Citywide 3,525 new units were approved in July 2013 – 1,208 in Manhattan. In July 2022, 527 were approved citywide – 215 in Manhattan.

“There are many, many locations in Manhattan were we can and should build housing, especially affordable housing,” Levine said, highlighting a plan that identifies 171 site.

The average cost to rent a market-rate apartment in Manhattan has topped $5,100, the report states.

“It’s not only low-income families who are getting priced out of our borough, but nurses, bus drivers, and teachers as well. Young people who’ve grown up in Manhattan increasingly feel that finding an apartment of their own here one day will be an impossible dream,” Levine said.

The need for housing—especially affordable housing—is intense and growing, in part due to the significant drop in housing production in Manhattan in recent years. Since 2017, an average of 6,000 new units were built per year, only 21% of which were affordable.

To speed up housing construction, the office of the Manhattan Borough President will implement a new policy reducing the ULURP review period from 30 days to five days.

“We will apply this standard to land use actions at any site listed in this report,” Levine said.  “We will also offer expedited approval for any site that should emerge in the future that meets a 100 per cent affordability threshold.”

Levine’s report identifies e identify 171 potential building locations in Manhattan on a mix of publicly and privately owned sites. They include vacant lots, empty buildings, outdated facilities, surface parking lots, and sites with single-story retail that could be converted to mixed-use buildings with housing above.

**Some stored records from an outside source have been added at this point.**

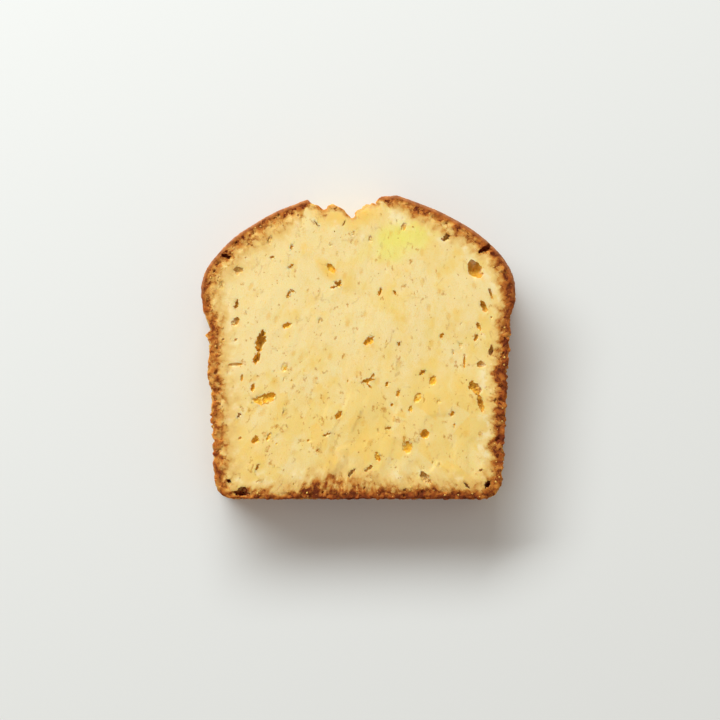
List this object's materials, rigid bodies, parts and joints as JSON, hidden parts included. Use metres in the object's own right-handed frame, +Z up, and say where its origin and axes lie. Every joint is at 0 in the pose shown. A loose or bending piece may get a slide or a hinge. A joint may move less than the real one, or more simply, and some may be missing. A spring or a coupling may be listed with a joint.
{
  "type": "rum cake slice",
  "caption": "Slice of golden loaf cake with an open crumb, browned crust and a split, domed top, lying flat on its cut face.",
  "frame": {"origin": "middle of the slice's bounding box seen from above, on the cut face that it rests on", "axes": "+X across the loaf, +Y from the base crust towards the domed top, +Z up, out of the upper cut face"},
  "size_m": [0.1002, 0.0968, 0.018],
  "materials": {
    "cake": "matte, open crumb with a browned crust"
  },
  "bodies": {
    "root": {"cake_slice": "cake"}
  },
  "joints": []
}
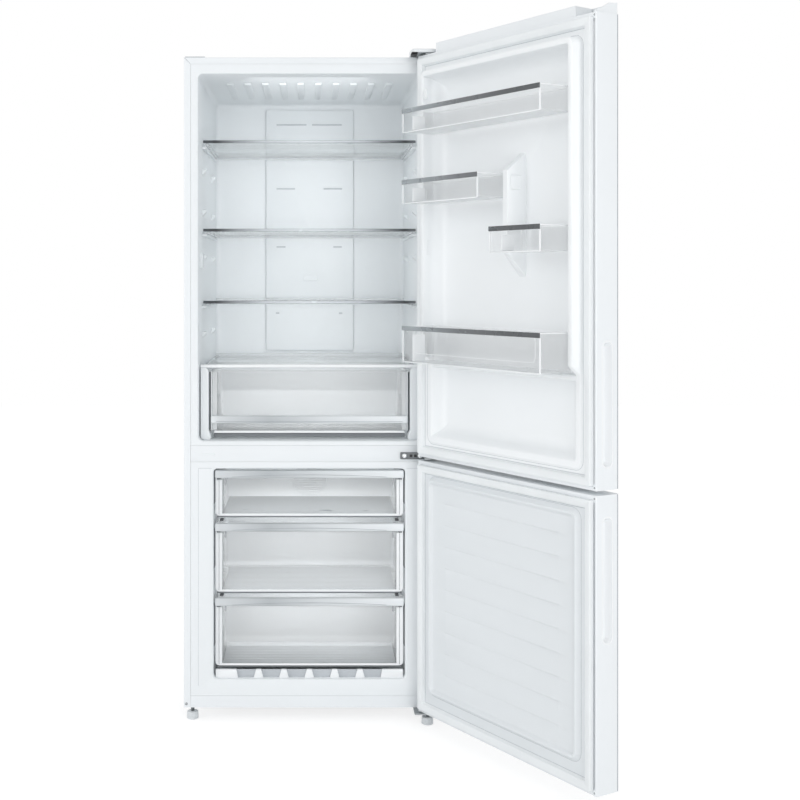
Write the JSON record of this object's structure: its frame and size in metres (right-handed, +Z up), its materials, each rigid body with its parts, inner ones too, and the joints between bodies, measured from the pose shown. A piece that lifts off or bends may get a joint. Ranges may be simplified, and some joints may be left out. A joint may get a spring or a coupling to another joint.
{
  "type": "bottom freezer refrigerator",
  "caption": "White two-door refrigerator with the freezer at the bottom, doors open, with glass shelves, door bins, a crisper and freezer drawers.",
  "frame": {"origin": "centre of the front left levelling foot's sole, on the floor", "axes": "+Z up, +X to the right and +Y to the back as seen by someone standing in front of the refrigerator"},
  "size_m": [1.0715, 1.2331, 1.876],
  "materials": {
    "painted_steel": "satin",
    "liner_plastic": "satin",
    "foamed_door_liner": "satin",
    "insulation": "matte",
    "gasket_rubber": "matte",
    "cap_plastic": "satin",
    "clear_plastic": "gloss",
    "tempered_glass": "gloss",
    "silver_trim": "satin",
    "dark_trim": "satin",
    "zinc_steel": "satin",
    "galvanised_steel": "matte",
    "black_enamel": "satin",
    "aluminium_fins": "satin",
    "grey_plastic": "satin",
    "black_plastic": "matte"
  },
  "bodies": {
    "cabinet": {"outer_wrapper": "painted_steel", "back_panel": "galvanised_steel", "base_frame": "painted_steel", "centre_rail": "cap_plastic", "fridge_liner": "liner_plastic", "freezer_liner": "liner_plastic", "insulation_foam": "insulation", "crisper_cover_frame": "silver_trim", "crisper_cover_glass": "tempered_glass", "air_duct_cover": "liner_plastic", "evaporator_cover": "liner_plastic", "fan_motor": "black_plastic", "evaporator": "aluminium_fins", "compressor": "black_enamel", "drain_pan": "black_plastic", "rear_grille": "galvanised_steel", "top_hinge_bracket": "zinc_steel", "top_hinge_cover": "cap_plastic", "middle_hinge_bracket": "zinc_steel", "bottom_hinge_bracket": "zinc_steel", "shelf_1_frame": "silver_trim", "shelf_1_glass": "tempered_glass", "shelf_2_frame": "silver_trim", "shelf_2_glass": "tempered_glass", "shelf_3_frame": "silver_trim", "shelf_3_glass": "tempered_glass"},
    "upper_door": {"upper_door_skin": "painted_steel", "upper_door_core": "foamed_door_liner", "upper_door_gasket": "gasket_rubber", "upper_door_top_cap": "cap_plastic", "upper_door_bottom_cap": "cap_plastic", "upper_handle_pocket": "cap_plastic", "bin_1_tub": "clear_plastic", "bin_1_strip": "dark_trim", "bin_2_tub": "clear_plastic", "bin_2_strip": "dark_trim", "bin_3_tub": "clear_plastic", "bin_3_strip": "dark_trim", "bin_4_tub": "clear_plastic", "bin_4_strip": "dark_trim"},
    "lower_door": {"lower_door_skin": "painted_steel", "lower_door_core": "foamed_door_liner", "lower_door_gasket": "gasket_rubber", "lower_door_top_cap": "cap_plastic", "lower_door_bottom_cap": "cap_plastic", "lower_handle_pocket": "cap_plastic"},
    "crisper": {"crisper_drawer": "clear_plastic", "crisper_handle": "silver_trim"},
    "frozen_drawer_1": {"freezer_drawer_1": "clear_plastic", "freezer_handle_1": "silver_trim"},
    "frozen_drawer_2": {"freezer_drawer_2": "clear_plastic", "freezer_handle_2": "silver_trim"},
    "frozen_drawer_3": {"freezer_drawer_3": "clear_plastic", "freezer_handle_3": "silver_trim"},
    "humidity_control": {"humidity_slider": "grey_plastic"},
    "fan": {"fan_rotor": "grey_plastic"},
    "left_levelling_foot": {"front_left_foot": "grey_plastic"},
    "right_levelling_foot": {"front_right_foot": "grey_plastic"},
    "left_roller": {"rear_left_roller": "black_plastic"},
    "right_roller": {"rear_right_roller": "black_plastic"}
  },
  "joints": [
    {"name": "upper_door_hinge", "type": "hinge", "parent": "cabinet", "child": "upper_door", "pos_m": [0.659, -0.0574, 0], "axis": [0, 0, 1], "range_deg": [-121, 4]},
    {"name": "lower_door_hinge", "type": "hinge", "parent": "cabinet", "child": "lower_door", "pos_m": [0.659, -0.0574, 0], "axis": [0, 0, 1], "range_deg": [-121, 4]},
    {"name": "crisper_slide", "type": "slide", "parent": "cabinet", "child": "crisper", "axis": [0, -1, 0], "range_m": [0, 0.3]},
    {"name": "freezer_drawer_1_slide", "type": "slide", "parent": "cabinet", "child": "frozen_drawer_1", "axis": [0, -1, 0], "range_m": [0, 0.27]},
    {"name": "freezer_drawer_2_slide", "type": "slide", "parent": "cabinet", "child": "frozen_drawer_2", "axis": [0, -1, 0], "range_m": [0, 0.26]},
    {"name": "freezer_drawer_3_slide", "type": "slide", "parent": "cabinet", "child": "frozen_drawer_3", "axis": [0, -1, 0], "range_m": [0, 0.19]},
    {"name": "humidity_slide", "type": "slide", "parent": "cabinet", "child": "humidity_control", "axis": [1, 0, 0], "range_m": [-0.012, 0.012]},
    {"name": "fan_spin", "type": "hinge", "parent": "cabinet", "child": "fan", "pos_m": [0.327, 0.396, 0.612], "axis": [0, 1, 0], "continuous": true},
    {"name": "left_foot_turn", "type": "hinge", "parent": "cabinet", "child": "left_levelling_foot", "pos_m": [0, 0, 0], "axis": [0, 0, 1], "continuous": true},
    {"name": "right_foot_turn", "type": "hinge", "parent": "cabinet", "child": "right_levelling_foot", "pos_m": [0.654, -0.047, 0], "axis": [0, 0, 1], "continuous": true},
    {"name": "left_roller_spin", "type": "hinge", "parent": "cabinet", "child": "left_roller", "pos_m": [0.027, 0.54, 0.016], "axis": [1, 0, 0], "continuous": true},
    {"name": "right_roller_spin", "type": "hinge", "parent": "cabinet", "child": "right_roller", "pos_m": [0.627, 0.54, 0.016], "axis": [1, 0, 0], "continuous": true}
  ]
}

There is also a call for nine neighborhood rezonings to open the door for more housing and/or allow greater residential use in areas previously restricted to manufacturing or commercial development.

“Building housing on this scale will lead to the creation of thousands of jobs in construction and building service professions,” Levine states in the report. “We strongly support the principle that those jobs should have strong pay, benefits, and worker protections, with strict enforcement of prevailing wage standards.

“We also believe that the unique strengths of nonprofit, community development corporations, and other community-based organizations should be acknowledged in the NYC Department of Housing Preservation and Development’s developer selection process.”

Office conversions are also suggested as a significant opportunity to convert older commercial buildings to housing.

“However, it is not yet clear what State and City policies will be implemented to facilitate these conversions, and it is too soon to identify which specific buildings are likely to be converted.”

Proposals will require action by a wide variety of stakeholders: Community Boards, city council, the planning commision, city and state agencies and property owners.